You know, he’s getting enough of what he wants that he’s not going to stop until someone stops him. For now I think that we have to figure out how to live with it.
Right, I agree with that. Maybe it’s just a phrasing thing? This mess is literally caused by his choices. He is objectively to blame.
It’s incredible hubris that you can ignore over 200 years of economic theory and 150 years of history in favor of your own theory of how things should be done. But this is just an expanded version of what he did in his first term and what he ran on.
This is not a surprise.
He ran on a smaller version of this. If someone lies about what they are going to do, how much do you blame the politician or the voter? What if that politician had a prior term where advisers kept him in line?
It’s hard for me to tell how much your average voter should have expected this outcome. I am plugged in so none of this is too surprising.
So are we going to S&P 5000 or 5500 today?
And, not or.
10Y treasury yields spiking, USD/EUR eroding. It’s almost like people don’t want our equities, our bonds, or our dollars.
Trump really fcked up.
The bond market is unravelling.
This was always the main concern.
Well the US had a pretty good ride for a long time.
Makes complete sense, from a traders POV.
Tariffs act as a way to devalue the currency. Usually aimed at a single country/central bank. World wide tariffs are virtually identical to currency devaluation. And that is the oft stated goal as expressed by Scott Bessemt. This will make USA exports more attractive, no doubt.
But consider the proposition to a long bond purchaser. Pony up $10,000 today, and in 10 years I give you the $10k back. Of course that $10k could buy X pounds of coffee today and only a reduced number of pounds when you get your money back. You lose value. So you’ll want increased coupons in the interim..
It’s all part of the plan…raise the debt carry cost of all debt.
Weird plan. Traders are shorting the USA.
And, conversely, US imports more expensive, potentially adding to US inflation.
Indeed it will.
I admit I don’t really trust the inflation any longer, but a lot of people here live paycheck to paycheck, with CC debt, student loans, and all sorts of leases/time payments. They have virtually zero or negative net worth. Higher interest rates just put increasing strain on razor thin budgets. It’s tragic.
At some point I hope economics stops with the aggregate models, based on GDP and unemployment rates. Time to maximize something other than aggregate wealth and begin to incorporate some proxy for freedom and happiness. One can only dream.

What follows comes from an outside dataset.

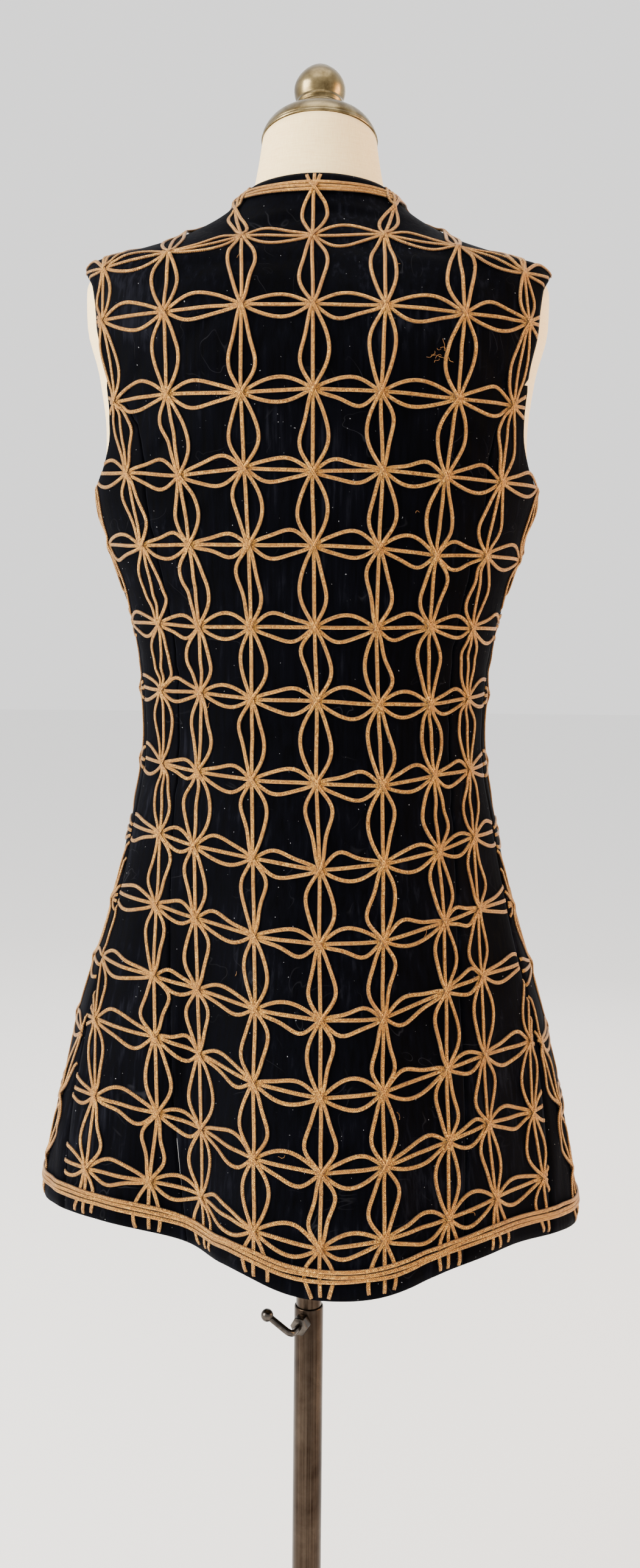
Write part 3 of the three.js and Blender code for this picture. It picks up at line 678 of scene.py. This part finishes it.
def cord_piece(name, paths, thickness=1.0):
    """Joins cords to one mesh. A path is (levels, angles, height over the cloth in mm)."""
    section = np.array(CORD_SECTION) * thickness
    sides = len(section)
    all_points = []
    faces = []
    uvs = []
    base = 0
    across = np.array(CORD_SECTION)[:, 0] / CORD_WIDTH + 0.5
    for level, angle, above in paths:
        spine = cloth_point(level, angle, above + CORD_RISE)
        up = face_normal(level, angle)
        tangent = np.gradient(spine, axis=0)
        tangent /= np.linalg.norm(tangent, axis=1, keepdims=True)
        side = np.cross(tangent, up)
        side /= np.linalg.norm(side, axis=1, keepdims=True)
        lift = np.cross(side, tangent)
        ring = (spine[:, None, :] + side[:, None, :] * section[None, :, :1]
                + lift[:, None, :] * section[None, :, 1:])
        count = len(spine)
        all_points.append(ring.reshape(-1, 3))
        length = np.concatenate([[0], np.cumsum(np.linalg.norm(np.diff(spine, axis=0), axis=1))])
        along = length / CORD_PITCH / thickness
        j, k = np.meshgrid(np.arange(count - 1), np.arange(sides), indexing="ij")
        n = (k + 1) % sides
        quads = np.stack([j * sides + k, (j + 1) * sides + k, (j + 1) * sides + n, j * sides + n], -1)
        faces.extend((quads.reshape(-1, 4) + base).tolist())
        corner_u = np.stack([across[k], across[k], across[n], across[n]], -1)
        corner_v = np.stack([along[j], along[j + 1], along[j + 1], along[j]], -1)
        uvs.append(np.stack([corner_u, corner_v], -1).reshape(-1, 2))
        first = base + np.arange(sides)
        last = base + (count - 1) * sides + np.arange(sides)
        faces.append(first.tolist())
        faces.append(last[::-1].tolist())
        uvs.append(np.tile([[0.5, 0.0]], (2 * sides, 1)))
        base += count * sides
    piece = piece_from(name, np.concatenate(all_points), faces, gold, "form",
                       np.concatenate(uvs))
    smooth_faces(piece)
    return piece


# Rows of the trellis: level at the centre back, then how much higher the row is at each
# distance from it. The first two lie in and over the neck braid, the last off the hem.
RISE_AT = (-160, -108, -54, 0, 52, 106, 155)
ROWS = [
    (1428, -34, -20, -6, 0, -6, -20, -34), (1394, -36, -22, -7, 0, -6, -18, -34),
    (1350, -40, -23, -2, 0, -2, -9, -42), (1285, -15, -7, -1, 0, -1, -7, -13),
    (1218, -7, -4, -3, 0, 0, -5, -8), (1153, 0, -3, 1, 0, 1, -2, -5),
    (1093, 1, 1, 0, 0, 0, -3, -7), (1029, 2, -2, 0, 0, 0, -1, -1),
    (968, 7, 6, 3, 0, -1, 0, 4), (903, 14, 8, 3, 0, 0, 4, 12),
    (838, 22, 14, 9, 0, 2, 10, 19), (779, 25, 19, 5, 0, 3, 13, 20),
    (723, 26, 20, 10, 0, 1, 16, 25), (666, 37, 29, 10, 0, 3, 17, 22),
    (613, 32, 21, 10, 0, 3, 15, 21), (561, 28, 19, 12, 0, 1, 11, 17),
    (503, 26, 18, 10, 0, 1, 9, 15),
]
# Columns of the trellis: distance from the middle one, by level.
COLUMN_TABLE = [
    (503, 51, 109, 164, 226), (561, 51, 107, 157, 218), (613, 50, 106, 147, 203),
    (666, 50, 104, 141, 197), (723, 51, 104, 142, 208), (779, 51, 104, 142, 210),
    (903, 52, 98, 136, 196), (1029, 51, 94, 135, 190),
    (1093, 52, 100, 146, 205), (1153, 55, 109, 160, 220), (1218, 56, 120, 174, 232),
    (1285, 57, 121, 184, 240), (1350, 59, 120, 175, 240), (1394, 78, 146, 206, 276),
]
DRIFT = [(503, 8), (779, 6), (903, 3), (1029, 0), (1218, -3), (1397, -4)]
FRONT_COLUMNS = (42, 96, 150, 204, 258, 312)
BEFORE_EDGE = -10               # where the rows start, past a front's edge
PAST_SEAM = 55                  # and past the side seam
FRONT_RISE = 0.7                # how much of the back's rise the rows keep on a front
PETAL = 11.0                    # half the width of a petal
PETAL_STEPS = 22
FULL_PETAL = 46.0               # nodes closer than this get smaller petals
NODE_SPAN = 60.0
NODE_SPREAD = 5.5
CUT_TUCK = 1.3                  # how deep a cut end is tucked in
CUT_MARGIN = 1.2                # how far from a seam or the hem the trellis stops
NECK_CLIMB = 2.6                # the upright strands are sewn over the neck's border


def column_arc(column, level):
    """Distance of a back column from the centre back."""
    drift = smooth(DRIFT, level)
    if column == 0:
        return drift
    return drift + math.copysign(1, column) * smooth(COLUMN_TABLE, level, abs(column))


def rise(row, arc):
    return float(np.interp(arc, RISE_AT, ROWS[row][1:]))


def back_node(column, row):
    level = ROWS[row][0]
    arc = float(column_arc(column, np.array(float(level))))
    found = level + rise(row, arc)
    return found, float(column_arc(column, np.array(found)))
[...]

Low rates are not typically good for people who have low net worth, because it encourages borrowing.
Low unemployment is better.
I’m not sure how to break it to ya…the bond rates enjoy very little participation from low income households. Those payday loans have a different base line.
Once your rate is based on fed rate + 1900bps…well you’re screwed already. Your children and grandchildren are going to be impoverished.

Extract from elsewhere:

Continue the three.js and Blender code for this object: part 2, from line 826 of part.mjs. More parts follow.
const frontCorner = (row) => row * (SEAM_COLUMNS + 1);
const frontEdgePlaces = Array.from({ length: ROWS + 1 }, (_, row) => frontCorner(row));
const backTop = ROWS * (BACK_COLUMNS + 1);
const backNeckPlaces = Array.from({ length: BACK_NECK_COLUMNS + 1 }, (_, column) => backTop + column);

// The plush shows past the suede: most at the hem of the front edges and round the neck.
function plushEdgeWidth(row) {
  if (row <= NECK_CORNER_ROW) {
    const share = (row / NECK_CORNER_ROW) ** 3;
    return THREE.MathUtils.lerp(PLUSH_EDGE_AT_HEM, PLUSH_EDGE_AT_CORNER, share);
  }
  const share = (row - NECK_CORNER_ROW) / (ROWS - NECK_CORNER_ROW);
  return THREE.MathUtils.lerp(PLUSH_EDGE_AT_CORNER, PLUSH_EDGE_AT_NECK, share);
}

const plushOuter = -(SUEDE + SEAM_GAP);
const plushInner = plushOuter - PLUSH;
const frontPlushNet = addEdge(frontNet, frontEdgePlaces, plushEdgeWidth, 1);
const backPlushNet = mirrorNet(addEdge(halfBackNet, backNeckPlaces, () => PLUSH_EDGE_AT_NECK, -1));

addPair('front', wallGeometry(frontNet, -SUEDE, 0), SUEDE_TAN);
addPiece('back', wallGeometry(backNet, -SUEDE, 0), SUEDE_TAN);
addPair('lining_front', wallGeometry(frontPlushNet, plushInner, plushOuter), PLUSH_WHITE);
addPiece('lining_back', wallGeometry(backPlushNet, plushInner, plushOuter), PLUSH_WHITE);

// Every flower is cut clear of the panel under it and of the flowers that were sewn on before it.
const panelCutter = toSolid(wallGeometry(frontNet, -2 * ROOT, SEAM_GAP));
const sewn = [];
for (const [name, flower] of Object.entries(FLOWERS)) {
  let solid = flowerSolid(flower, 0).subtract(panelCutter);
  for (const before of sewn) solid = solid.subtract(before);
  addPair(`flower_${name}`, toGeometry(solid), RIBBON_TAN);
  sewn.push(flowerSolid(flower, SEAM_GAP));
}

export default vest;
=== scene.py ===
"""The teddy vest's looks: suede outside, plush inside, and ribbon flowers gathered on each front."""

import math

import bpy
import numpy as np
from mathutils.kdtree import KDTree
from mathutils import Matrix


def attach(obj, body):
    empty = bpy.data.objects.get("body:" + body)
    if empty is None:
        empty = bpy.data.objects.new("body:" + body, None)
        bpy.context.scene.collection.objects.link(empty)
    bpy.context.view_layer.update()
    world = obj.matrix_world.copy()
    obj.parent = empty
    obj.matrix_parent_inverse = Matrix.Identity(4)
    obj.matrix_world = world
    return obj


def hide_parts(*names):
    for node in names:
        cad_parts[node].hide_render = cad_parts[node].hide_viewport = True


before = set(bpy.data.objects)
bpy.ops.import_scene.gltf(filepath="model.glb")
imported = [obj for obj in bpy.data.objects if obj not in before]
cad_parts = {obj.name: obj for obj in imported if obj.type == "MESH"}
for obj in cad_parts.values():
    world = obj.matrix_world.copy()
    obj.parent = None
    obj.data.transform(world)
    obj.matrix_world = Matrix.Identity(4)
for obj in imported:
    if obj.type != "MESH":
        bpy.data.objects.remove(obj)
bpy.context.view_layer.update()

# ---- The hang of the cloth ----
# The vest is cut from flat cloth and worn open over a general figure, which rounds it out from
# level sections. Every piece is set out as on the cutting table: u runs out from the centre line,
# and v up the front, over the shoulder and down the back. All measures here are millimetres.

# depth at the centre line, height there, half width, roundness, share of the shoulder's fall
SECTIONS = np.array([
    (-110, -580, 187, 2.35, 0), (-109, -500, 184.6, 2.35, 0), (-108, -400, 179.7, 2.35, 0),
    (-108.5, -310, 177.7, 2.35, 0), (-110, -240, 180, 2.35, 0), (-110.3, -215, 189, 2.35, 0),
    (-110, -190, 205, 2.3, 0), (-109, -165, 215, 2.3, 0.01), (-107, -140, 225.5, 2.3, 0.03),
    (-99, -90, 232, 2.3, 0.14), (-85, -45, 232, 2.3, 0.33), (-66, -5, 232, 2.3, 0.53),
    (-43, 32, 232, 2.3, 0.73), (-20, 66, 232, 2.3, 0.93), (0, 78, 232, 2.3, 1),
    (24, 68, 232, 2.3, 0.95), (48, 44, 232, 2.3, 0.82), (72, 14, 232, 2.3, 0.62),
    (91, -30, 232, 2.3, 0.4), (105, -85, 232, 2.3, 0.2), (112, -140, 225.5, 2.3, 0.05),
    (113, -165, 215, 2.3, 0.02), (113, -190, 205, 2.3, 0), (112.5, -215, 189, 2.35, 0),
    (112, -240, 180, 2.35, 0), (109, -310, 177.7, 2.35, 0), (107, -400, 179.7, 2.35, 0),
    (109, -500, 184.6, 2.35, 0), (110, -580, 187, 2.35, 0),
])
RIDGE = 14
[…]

yes exactly. people with low net worth should be borrowing as little as possible.
You don’t get it. It’s not volition.its survival.

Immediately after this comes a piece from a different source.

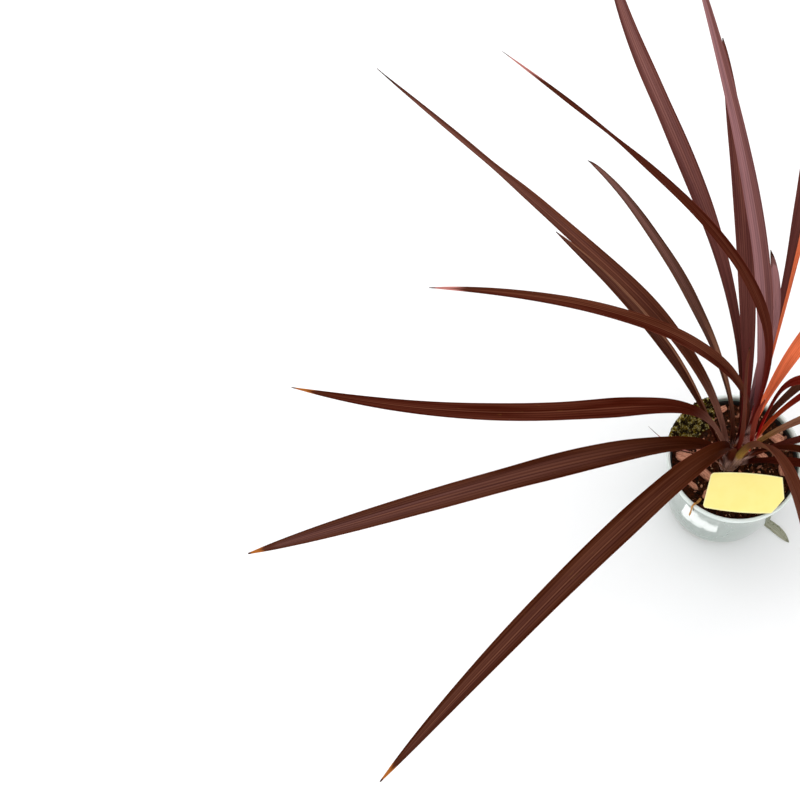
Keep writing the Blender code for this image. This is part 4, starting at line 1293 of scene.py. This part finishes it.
def build_dry_blade():
    """Thin dead blade that has rolled in at its sides."""
    route = [Vector(point) for point in spline(dry_route(), 4)]
    across = around(DRY_AZIMUTH + 90, 1, 0)
    rows = len(route) - 1
    columns = 6

    def line(t):
        i = round(t * rows)
        along = (route[min(rows, i + 1)] - route[max(0, i - 1)]).normalized()
        out = around(DRY_AZIMUTH, -along.y, along.x)
        half = DRY_WIDTH / 2 * (1 - 0.35 * t) * (1 + 0.12 * math.sin(23 * t))
        place = around(DRY_AZIMUTH, *route[i]) + across * (0.35 * math.sin(9 * t))

        def cross(s):
            spot = place + across * (half * s)
            return spot + out * (0.30 * s * s + 0.18), spot + out * (0.50 * s * s - 0.30), (s, t, 0.0)

        return cross

    verts, notes = sheet(rows, columns, line)
    finish = dry_finish("dry_blade_skin", tint(206, 158, 88), tint(176, 118, 58), tint(112, 66, 34))
    add_piece("fine_dry_blade", verts, sheet_faces(rows, columns), finish, "dry_blade", 60,
              notes)


def build_withered_leaf():
    """Faded leaf tip on the table, with ribs and a rim that has curled up a little."""
    start = around(*WITHERED_START, 0)
    end = around(*WITHERED_END, 0)
    along = (end - start).normalized()
    across = Vector((-along.y, along.x, 0))
    rows = 60
    columns = 24

    def line(t):
        half = max(0.3, WITHERED_WIDTH / 2 * (0.62 + 0.5 * t) * (1 - t ** 3) ** 0.8)
        half *= 1 + 0.05 * rough(t * 11, 4.0, 0.0)
        place = start.lerp(end, t) + across * (WITHERED_BOW * math.sin(math.pi * t))

        def cross(s):
            ridge = WITHERED_RIDGE * math.sin(math.pi * t) * (1 - abs(s)) + 0.12 * math.cos(9 * math.pi * s)
            low = 0.12 + 0.35 * abs(s) ** 3 * (1 + rough(t * 6, s, 1.0))
            spot = place + across * (half * s) + Vector((0, 0, low))
            return spot + Vector((0, 0, WITHERED_THICKNESS + ridge)), spot, (s, t, 0.0)

        return cross

    verts, notes = sheet(rows, columns, line)
    finish = dry_finish("withered_leaf_skin", tint(178, 176, 156), tint(142, 142, 120), tint(96, 98, 76))
    add_piece("fine_withered_leaf", verts, sheet_faces(rows, columns), finish, "withered_leaf",
              70, notes)


def floor_finish(looks):
    f = Finish("floor_paper", looks.floor, Specular_IOR_Level=0.1)
    grain = f.noise(f.place(), 0.02)
    f.cover(grain * 0.03, tint(248, 248, 246))
    return f.done(0.75 + grain * 0.1)


def area_light(name, power, size, place, target):
    data = bpy.data.lights.new(name, "AREA")
    data.energy = power
    data.shape = "RECTANGLE"
    data.size, data.size_y = size
    light = bpy.data.objects.new(name, data)
    light.location = place
    light.rotation_euler = (Vector(target) - Vector(place)).to_track_quat("-Z", "Y").to_euler()
    light.visible_camera = False
    bpy.context.scene.collection.objects.link(light)
    return light


def build_stage(looks):
    """Floor, lights and camera."""
    scene = bpy.context.scene
    mesh = bpy.data.meshes.new("floor")
    corners = [(-1, -1), (1, -1), (1, 1), (-1, 1)]
    mesh.from_pydata([(x * FLOOR_REACH, y * FLOOR_REACH, 0) for x, y in corners], [], [(0, 1, 2, 3)])
    mesh.materials.append(floor_finish(looks))
    floor = bpy.data.objects.new("floor", mesh)
    scene.collection.objects.link(floor)
    world = bpy.data.worlds.new("studio")
    world.use_nodes = True
    world.node_tree.nodes["Background"].inputs["Color"].default_value = SKY_COLOUR
    world.node_tree.nodes["Background"].inputs["Strength"].default_value = looks.sky
    scene.world = world
    scene.view_settings.view_transform = "Standard"
    area_light("key", looks.key, KEY_SIZE, KEY_PLACE, LIGHT_TARGET)
    area_light("fill", looks.key * FILL_SHARE, FILL_SIZE, FILL_PLACE, LIGHT_TARGET)
    for azimuth in WINDOW_AZIMUTHS:
        place = around(azimuth, WINDOW_REACH, WINDOW_HEIGHT) * MM
        pane = area_light("window", looks.window, WINDOW_PANE, place, place + Vector((0.0, 0.0, 1.0)))
        pane.rotation_euler = (math.pi, 0.0, math.radians(azimuth + 90.0))
        pane.visible_diffuse = False
    data = bpy.data.cameras.new("camera")
    data.lens = looks.lens
    data.sensor_width = SENSOR_WIDTH
    data.clip_end = VIEW_END
    camera = bpy.data.objects.new("camera", data)
    camera.location = CAMERA_PLACE
    camera.rotation_euler = (math.radians(CAMERA_TILT), 0.0, 0.0)
    scene.collection.objects.link(camera)
    scene.camera = camera


class CORDYLINE_OT_stage(bpy.types.Operator):
    """Make the floor, the lights and the camera"""
    bl_idname = "cordyline.stage"
    bl_label = "Stage"

    def execute(self, context):
        build_stage(context.scene.cordyline_stage)
        return {"FINISHED"}


class CORDYLINE_OT_pot(bpy.types.Operator):
    """Make the glazed pot and the black inner pot's rim"""
    bl_idname = "cordyline.pot"
    bl_label = "Pot"

    def execute(self, context):
        build_pot(context.scene.cordyline_pot)
        build_liner()
        return {"FINISHED"}


class CORDYLINE_OT_soil(bpy.types.Operator):
    """Make the soil and its crumbs"""
    bl_idname = "cordyline.soil"
    bl_label = "Soil"

    def execute(self, context):
        build_soil(context.scene.cordyline_ground)
        build_crumbs(context.scene.cordyline_ground)
        return {"FINISHED"}


class CORDYLINE_OT_moss(bpy.types.Operator):
    """Make the moss cushion and its shoots"""
    bl_idname = "cordyline.moss"
    bl_label = "Moss"

    def execute(self, context):
        build_moss(context.scene.cordyline_ground)
        return {"FINISHED"}


class CORDYLINE_OT_chips(bpy.types.Operator):
    """Make the bark chips"""
    bl_idname = "cordyline.chips"
    bl_label = "Bark chips"

    def execute(self, context):
        for number, chip in enumerate(CHIPS):
            build_chip(number, *chip, context.scene.cordyline_ground)
        return {"FINISHED"}


class CORDYLINE_OT_trunk(bpy.types.Operator):
    """Make the trunk and the old leaf bases round it"""
    bl_idname = "cordyline.trunk"
    bl_label = "Trunk"

    def execute(self, context):
        build_trunk(context.scene.cordyline_plant)
        build_sheaths()
        return {"FINISHED"}


class CORDYLINE_OT_leaves(bpy.types.Operator):
    """Make the leaves"""
    bl_idname = "cordyline.leaves"
    bl_label = "Leaves"

    def execute(self, context):
        for seed, row in enumerate(LEAVES, 1):
            build_leaf(seed, row, context.scene.cordyline_plant)
        return {"FINISHED"}


class CORDYLINE_OT_label(bpy.types.Operator):
    """Make the bare plant label"""
    bl_idname = "cordyline.label"
    bl_label = "Label"

    def execute(self, context):
        build_label(context.scene.cordyline_label)
        return {"FINISHED"}


class CORDYLINE_OT_dead_leaves(bpy.types.Operator):
    """Make the dry blade over the rim and the withered leaf on the table"""
    bl_idname = "cordyline.dead_leaves"
    bl_label = "Dead leaves"

    def execute(self, context):
        build_dry_blade()
        build_withered_leaf()
        return {"FINISHED"}


OPERATORS = (CORDYLINE_OT_stage, CORDYLINE_OT_pot, CORDYLINE_OT_soil, CORDYLINE_OT_moss, CORDYLINE_OT_chips,
             CORDYLINE_OT_trunk, CORDYLINE_OT_leaves, CORDYLINE_OT_label, CORDYLINE_OT_dead_leaves)
LOOKS = {"cordyline_stage": StageLooks, "cordyline_pot": PotLooks, "cordyline_ground": GroundLooks,
         "cordyline_plant": PlantLooks, "cordyline_label": LabelLooks}


class CORDYLINE_PT_looks(bpy.types.Panel):
    """Sizes and colours of the potted cordyline"""
    bl_label = "Potted cordyline"
    bl_idname = "CORDYLINE_PT_looks"
    bl_space_type = "VIEW_3D"
    bl_region_type = "UI"
    bl_category = "Cordyline"

    def draw(self, context):
        for key, group in LOOKS.items():
            box = self.layout.box()
            for prop in group.__annotations__:
                box.prop(getattr(context.scene, key), prop)
        for operator in OPERATORS:
            self.layout.operator(operator.bl_idname)


CLASSES = (*LOOKS.values(), *OPERATORS, CORDYLINE_PT_looks)


def register():
    for cls in CLASSES:
        bpy.utils.register_class(cls)
    for key, group in LOOKS.items():
        setattr(bpy.types.Scene, key, PointerProperty(type=group))


def unregister():
    for key in LOOKS:
        delattr(bpy.types.Scene, key)
    for cls in reversed(CLASSES):
        bpy.utils.unregister_class(cls)


def main():
    register()
    bpy.ops.cordyline.stage()
    bpy.ops.cordyline.pot()
    bpy.ops.cordyline.soil()
    bpy.ops.cordyline.moss()
    bpy.ops.cordyline.chips()
    bpy.ops.cordyline.trunk()
    bpy.ops.cordyline.leaves()
    bpy.ops.cordyline.label()
    bpy.ops.cordyline.dead_leaves()


if __name__ == "__main__":
    main()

Mfer thinks people check the interest rate before signing up for a payday loan
Afterwards they clarify if it compounds quarterly or annually
Payday loans don’t have much connection with the stock market, but some people do manage to dig themselves out of that hole.
IIRC, I think some states have usury laws about capping interest rates on loans?
Payday loans (via normal UK company) mostly went out of business in the UK (consumer is a bit better protected here) but they then went fully online and are now proliferating again with some pretty absurd APRs.